> **Exercise objective**
Nothing outside the stretch should be returned: give exactly the lines from the line containing "Model this object" through the line containing "from math import", including both.

··· Given data

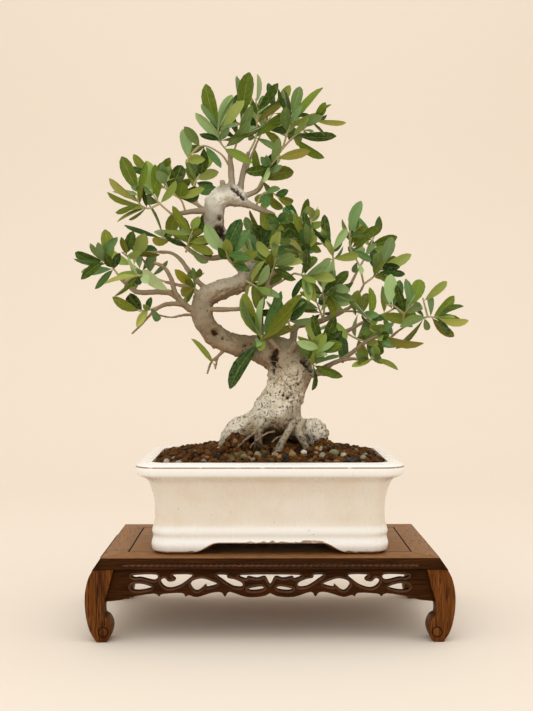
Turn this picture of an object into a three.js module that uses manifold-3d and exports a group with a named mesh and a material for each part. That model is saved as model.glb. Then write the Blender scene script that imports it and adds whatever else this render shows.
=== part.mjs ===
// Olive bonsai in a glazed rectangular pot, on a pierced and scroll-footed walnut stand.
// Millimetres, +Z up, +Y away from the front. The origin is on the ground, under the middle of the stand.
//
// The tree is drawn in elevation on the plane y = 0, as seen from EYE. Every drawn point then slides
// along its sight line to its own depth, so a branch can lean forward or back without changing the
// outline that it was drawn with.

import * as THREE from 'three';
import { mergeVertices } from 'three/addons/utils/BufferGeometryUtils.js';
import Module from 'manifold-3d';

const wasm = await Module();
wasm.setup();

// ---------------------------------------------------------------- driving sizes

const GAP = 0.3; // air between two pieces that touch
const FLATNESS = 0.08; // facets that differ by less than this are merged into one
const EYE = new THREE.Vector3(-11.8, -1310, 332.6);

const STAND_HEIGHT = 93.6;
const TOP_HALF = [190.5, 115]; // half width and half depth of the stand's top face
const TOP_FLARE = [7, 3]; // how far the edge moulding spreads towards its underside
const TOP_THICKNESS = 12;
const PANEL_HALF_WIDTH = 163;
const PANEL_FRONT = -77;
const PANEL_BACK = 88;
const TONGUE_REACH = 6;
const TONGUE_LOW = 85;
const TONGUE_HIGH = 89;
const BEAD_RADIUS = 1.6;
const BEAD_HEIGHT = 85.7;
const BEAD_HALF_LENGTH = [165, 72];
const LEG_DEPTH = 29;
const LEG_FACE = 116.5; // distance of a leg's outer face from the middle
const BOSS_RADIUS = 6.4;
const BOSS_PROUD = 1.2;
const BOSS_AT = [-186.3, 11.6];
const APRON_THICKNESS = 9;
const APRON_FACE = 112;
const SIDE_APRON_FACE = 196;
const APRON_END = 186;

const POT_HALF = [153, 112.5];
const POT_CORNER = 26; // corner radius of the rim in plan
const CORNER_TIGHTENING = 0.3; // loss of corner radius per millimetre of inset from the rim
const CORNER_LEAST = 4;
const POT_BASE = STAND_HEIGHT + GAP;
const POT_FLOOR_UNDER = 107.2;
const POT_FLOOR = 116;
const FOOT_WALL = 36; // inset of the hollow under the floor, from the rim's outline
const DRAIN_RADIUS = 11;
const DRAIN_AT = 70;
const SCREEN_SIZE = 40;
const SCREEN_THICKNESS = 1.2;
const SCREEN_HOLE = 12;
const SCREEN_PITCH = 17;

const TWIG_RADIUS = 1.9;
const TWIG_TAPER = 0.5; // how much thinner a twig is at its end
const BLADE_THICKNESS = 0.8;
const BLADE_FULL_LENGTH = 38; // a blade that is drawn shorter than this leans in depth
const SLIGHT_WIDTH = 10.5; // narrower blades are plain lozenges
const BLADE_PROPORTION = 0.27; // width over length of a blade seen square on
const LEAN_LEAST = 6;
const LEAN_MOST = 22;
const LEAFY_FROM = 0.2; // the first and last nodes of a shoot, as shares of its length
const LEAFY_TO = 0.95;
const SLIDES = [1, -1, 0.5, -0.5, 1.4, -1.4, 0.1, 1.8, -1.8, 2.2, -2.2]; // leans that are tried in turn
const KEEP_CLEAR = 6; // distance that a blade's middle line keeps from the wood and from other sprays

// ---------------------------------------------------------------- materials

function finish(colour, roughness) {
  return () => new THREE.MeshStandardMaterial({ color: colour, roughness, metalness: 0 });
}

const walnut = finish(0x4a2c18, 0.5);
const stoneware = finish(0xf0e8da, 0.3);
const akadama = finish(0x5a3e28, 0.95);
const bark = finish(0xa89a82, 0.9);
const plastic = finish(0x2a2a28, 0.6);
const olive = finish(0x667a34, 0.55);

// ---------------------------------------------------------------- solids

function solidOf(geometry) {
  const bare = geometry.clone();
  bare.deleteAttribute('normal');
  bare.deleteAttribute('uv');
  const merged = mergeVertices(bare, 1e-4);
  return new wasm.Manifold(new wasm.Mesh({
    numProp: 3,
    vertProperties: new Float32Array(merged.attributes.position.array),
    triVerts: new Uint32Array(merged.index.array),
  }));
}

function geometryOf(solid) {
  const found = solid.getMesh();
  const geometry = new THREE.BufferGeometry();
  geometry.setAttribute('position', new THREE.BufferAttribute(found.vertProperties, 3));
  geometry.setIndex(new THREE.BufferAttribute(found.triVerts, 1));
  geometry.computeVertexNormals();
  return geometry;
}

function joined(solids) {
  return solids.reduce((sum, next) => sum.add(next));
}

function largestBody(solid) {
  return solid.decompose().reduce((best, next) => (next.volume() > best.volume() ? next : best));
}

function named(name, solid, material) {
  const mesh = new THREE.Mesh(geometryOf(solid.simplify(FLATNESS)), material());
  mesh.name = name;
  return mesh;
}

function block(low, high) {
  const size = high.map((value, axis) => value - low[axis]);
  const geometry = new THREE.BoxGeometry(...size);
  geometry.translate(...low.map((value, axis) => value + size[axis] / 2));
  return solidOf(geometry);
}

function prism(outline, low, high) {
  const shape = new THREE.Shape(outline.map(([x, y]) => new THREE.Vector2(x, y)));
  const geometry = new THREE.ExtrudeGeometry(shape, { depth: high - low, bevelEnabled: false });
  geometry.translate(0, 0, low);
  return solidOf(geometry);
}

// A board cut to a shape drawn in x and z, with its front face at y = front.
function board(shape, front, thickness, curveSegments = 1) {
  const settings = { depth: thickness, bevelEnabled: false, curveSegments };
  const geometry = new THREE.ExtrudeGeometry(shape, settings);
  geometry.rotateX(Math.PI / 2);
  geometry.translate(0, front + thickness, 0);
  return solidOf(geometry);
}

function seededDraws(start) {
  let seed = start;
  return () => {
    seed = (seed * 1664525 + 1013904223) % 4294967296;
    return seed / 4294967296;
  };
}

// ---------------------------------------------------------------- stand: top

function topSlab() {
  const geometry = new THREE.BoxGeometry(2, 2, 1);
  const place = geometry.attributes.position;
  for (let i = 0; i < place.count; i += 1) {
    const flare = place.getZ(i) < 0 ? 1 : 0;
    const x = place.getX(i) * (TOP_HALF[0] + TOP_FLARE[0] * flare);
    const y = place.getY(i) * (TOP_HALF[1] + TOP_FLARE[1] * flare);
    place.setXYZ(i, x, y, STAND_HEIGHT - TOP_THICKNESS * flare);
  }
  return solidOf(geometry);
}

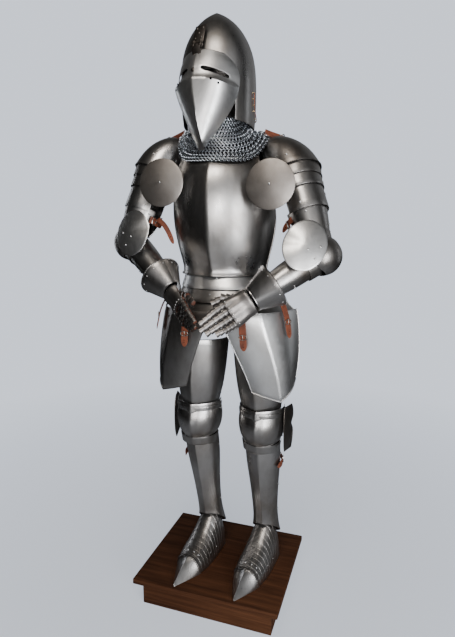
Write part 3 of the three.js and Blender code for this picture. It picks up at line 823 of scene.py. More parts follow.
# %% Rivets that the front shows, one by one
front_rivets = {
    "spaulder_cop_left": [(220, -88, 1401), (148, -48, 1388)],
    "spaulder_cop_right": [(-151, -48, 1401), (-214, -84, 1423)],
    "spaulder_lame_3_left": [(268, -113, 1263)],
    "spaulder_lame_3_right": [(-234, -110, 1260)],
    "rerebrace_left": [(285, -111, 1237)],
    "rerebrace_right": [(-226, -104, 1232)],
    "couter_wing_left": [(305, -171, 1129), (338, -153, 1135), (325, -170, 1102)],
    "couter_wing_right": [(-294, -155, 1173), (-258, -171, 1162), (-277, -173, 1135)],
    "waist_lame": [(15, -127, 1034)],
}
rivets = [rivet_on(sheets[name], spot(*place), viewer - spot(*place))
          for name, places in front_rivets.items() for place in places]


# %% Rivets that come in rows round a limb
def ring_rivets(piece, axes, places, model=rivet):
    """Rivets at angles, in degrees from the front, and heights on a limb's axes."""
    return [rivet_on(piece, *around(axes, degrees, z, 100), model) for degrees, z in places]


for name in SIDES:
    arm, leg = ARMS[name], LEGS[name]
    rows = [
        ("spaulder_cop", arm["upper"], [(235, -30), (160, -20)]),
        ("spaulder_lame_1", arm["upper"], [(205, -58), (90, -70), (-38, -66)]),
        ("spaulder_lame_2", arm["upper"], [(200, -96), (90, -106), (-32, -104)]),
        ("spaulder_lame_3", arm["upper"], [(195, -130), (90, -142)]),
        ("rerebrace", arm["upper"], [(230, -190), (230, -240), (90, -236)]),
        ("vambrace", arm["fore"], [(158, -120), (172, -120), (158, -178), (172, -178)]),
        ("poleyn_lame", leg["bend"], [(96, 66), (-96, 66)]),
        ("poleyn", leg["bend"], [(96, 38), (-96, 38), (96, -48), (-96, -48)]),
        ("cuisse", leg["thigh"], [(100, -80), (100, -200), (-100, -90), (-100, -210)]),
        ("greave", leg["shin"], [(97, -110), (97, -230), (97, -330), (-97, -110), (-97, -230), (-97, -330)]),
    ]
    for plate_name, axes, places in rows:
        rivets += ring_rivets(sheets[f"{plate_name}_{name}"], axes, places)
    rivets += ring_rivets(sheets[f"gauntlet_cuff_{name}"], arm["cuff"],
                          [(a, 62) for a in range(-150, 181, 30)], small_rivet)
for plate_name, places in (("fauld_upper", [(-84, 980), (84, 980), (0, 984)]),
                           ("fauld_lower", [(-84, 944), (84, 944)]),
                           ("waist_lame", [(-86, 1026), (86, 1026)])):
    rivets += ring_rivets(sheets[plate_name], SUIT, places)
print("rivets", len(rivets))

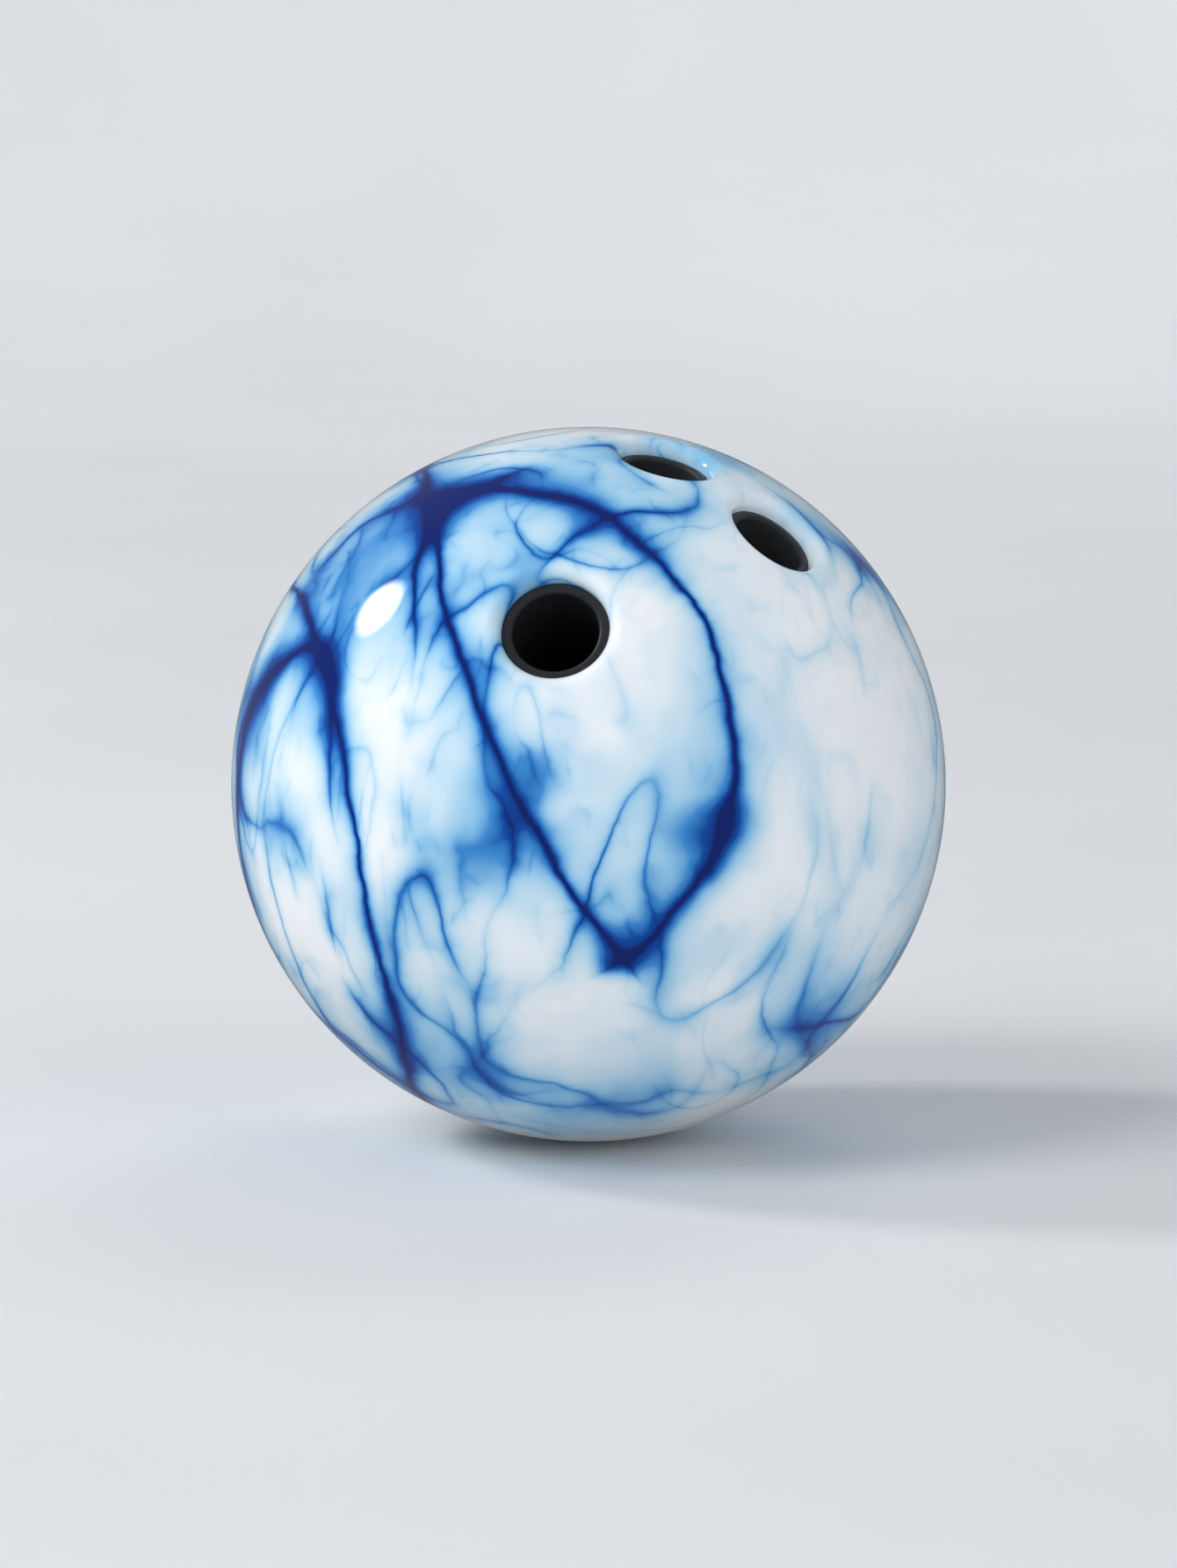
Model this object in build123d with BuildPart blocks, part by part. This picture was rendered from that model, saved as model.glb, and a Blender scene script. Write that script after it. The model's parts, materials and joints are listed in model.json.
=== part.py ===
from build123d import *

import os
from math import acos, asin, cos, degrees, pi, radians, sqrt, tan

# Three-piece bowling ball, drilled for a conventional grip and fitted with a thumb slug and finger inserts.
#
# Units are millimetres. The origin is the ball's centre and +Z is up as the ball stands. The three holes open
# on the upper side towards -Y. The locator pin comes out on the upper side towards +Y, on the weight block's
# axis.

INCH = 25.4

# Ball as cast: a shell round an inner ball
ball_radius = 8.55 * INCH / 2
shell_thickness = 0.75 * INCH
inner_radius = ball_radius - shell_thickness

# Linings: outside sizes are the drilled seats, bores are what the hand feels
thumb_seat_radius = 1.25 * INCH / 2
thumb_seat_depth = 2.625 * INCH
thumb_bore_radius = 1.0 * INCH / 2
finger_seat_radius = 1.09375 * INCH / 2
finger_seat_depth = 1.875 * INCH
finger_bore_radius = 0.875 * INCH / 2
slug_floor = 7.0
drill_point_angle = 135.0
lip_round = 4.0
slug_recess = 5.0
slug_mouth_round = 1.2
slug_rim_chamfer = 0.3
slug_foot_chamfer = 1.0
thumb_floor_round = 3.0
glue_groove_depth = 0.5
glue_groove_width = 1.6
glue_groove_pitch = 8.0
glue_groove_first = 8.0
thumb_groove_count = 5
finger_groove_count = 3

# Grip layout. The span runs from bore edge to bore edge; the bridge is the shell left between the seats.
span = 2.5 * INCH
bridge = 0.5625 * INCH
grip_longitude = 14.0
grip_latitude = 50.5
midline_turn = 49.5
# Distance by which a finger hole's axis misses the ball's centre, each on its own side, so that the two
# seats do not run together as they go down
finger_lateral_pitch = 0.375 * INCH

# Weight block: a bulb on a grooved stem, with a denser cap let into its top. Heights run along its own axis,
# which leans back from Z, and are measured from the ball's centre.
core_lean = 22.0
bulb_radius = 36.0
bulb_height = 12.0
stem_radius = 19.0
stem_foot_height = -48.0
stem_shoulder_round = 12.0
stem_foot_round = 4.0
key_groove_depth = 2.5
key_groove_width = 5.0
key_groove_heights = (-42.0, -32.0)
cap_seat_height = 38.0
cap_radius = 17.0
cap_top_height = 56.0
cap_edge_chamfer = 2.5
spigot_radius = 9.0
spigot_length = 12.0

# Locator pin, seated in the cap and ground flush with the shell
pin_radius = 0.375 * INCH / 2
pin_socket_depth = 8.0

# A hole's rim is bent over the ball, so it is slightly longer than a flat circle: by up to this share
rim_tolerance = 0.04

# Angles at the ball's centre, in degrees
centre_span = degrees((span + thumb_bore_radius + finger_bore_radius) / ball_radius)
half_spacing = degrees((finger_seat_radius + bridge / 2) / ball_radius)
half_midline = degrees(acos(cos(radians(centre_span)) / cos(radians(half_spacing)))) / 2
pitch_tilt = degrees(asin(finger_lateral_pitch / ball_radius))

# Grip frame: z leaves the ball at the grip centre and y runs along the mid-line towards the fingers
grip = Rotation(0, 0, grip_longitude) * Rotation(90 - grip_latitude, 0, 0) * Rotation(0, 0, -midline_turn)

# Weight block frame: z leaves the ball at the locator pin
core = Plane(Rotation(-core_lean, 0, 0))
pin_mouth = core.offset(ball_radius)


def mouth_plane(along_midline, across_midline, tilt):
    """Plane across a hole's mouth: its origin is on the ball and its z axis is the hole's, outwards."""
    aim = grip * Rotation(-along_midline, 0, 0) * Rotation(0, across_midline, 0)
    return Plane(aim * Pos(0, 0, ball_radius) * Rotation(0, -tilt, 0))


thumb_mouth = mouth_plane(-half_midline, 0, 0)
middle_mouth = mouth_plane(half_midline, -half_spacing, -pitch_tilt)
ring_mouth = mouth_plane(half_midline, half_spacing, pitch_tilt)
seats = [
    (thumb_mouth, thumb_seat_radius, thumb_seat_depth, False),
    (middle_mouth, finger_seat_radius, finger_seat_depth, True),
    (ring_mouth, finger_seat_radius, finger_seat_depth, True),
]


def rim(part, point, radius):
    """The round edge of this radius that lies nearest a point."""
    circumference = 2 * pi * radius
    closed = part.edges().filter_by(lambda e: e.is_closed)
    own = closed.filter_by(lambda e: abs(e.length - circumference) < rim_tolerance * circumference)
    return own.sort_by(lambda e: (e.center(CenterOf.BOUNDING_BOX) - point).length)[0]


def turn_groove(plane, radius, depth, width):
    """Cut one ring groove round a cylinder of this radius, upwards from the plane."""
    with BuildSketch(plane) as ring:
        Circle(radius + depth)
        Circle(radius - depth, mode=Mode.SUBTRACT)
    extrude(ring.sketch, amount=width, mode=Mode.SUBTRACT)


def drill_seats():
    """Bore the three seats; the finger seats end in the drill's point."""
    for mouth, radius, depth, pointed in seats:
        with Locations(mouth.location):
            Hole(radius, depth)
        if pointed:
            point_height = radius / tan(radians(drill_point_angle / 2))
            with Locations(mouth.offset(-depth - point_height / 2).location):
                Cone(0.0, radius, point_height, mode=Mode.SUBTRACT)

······

> **Result of the exercise**
Model this object in build123d with BuildPart blocks, part by part. This picture was rendered from that model, saved as model.glb, and a Blender scene script. Write that script after it. The model's parts, materials and joints are listed in model.json.
=== part.py ===
from build123d import *

import os
from math import acos, asin, cos, degrees, pi, radians, sqrt, tan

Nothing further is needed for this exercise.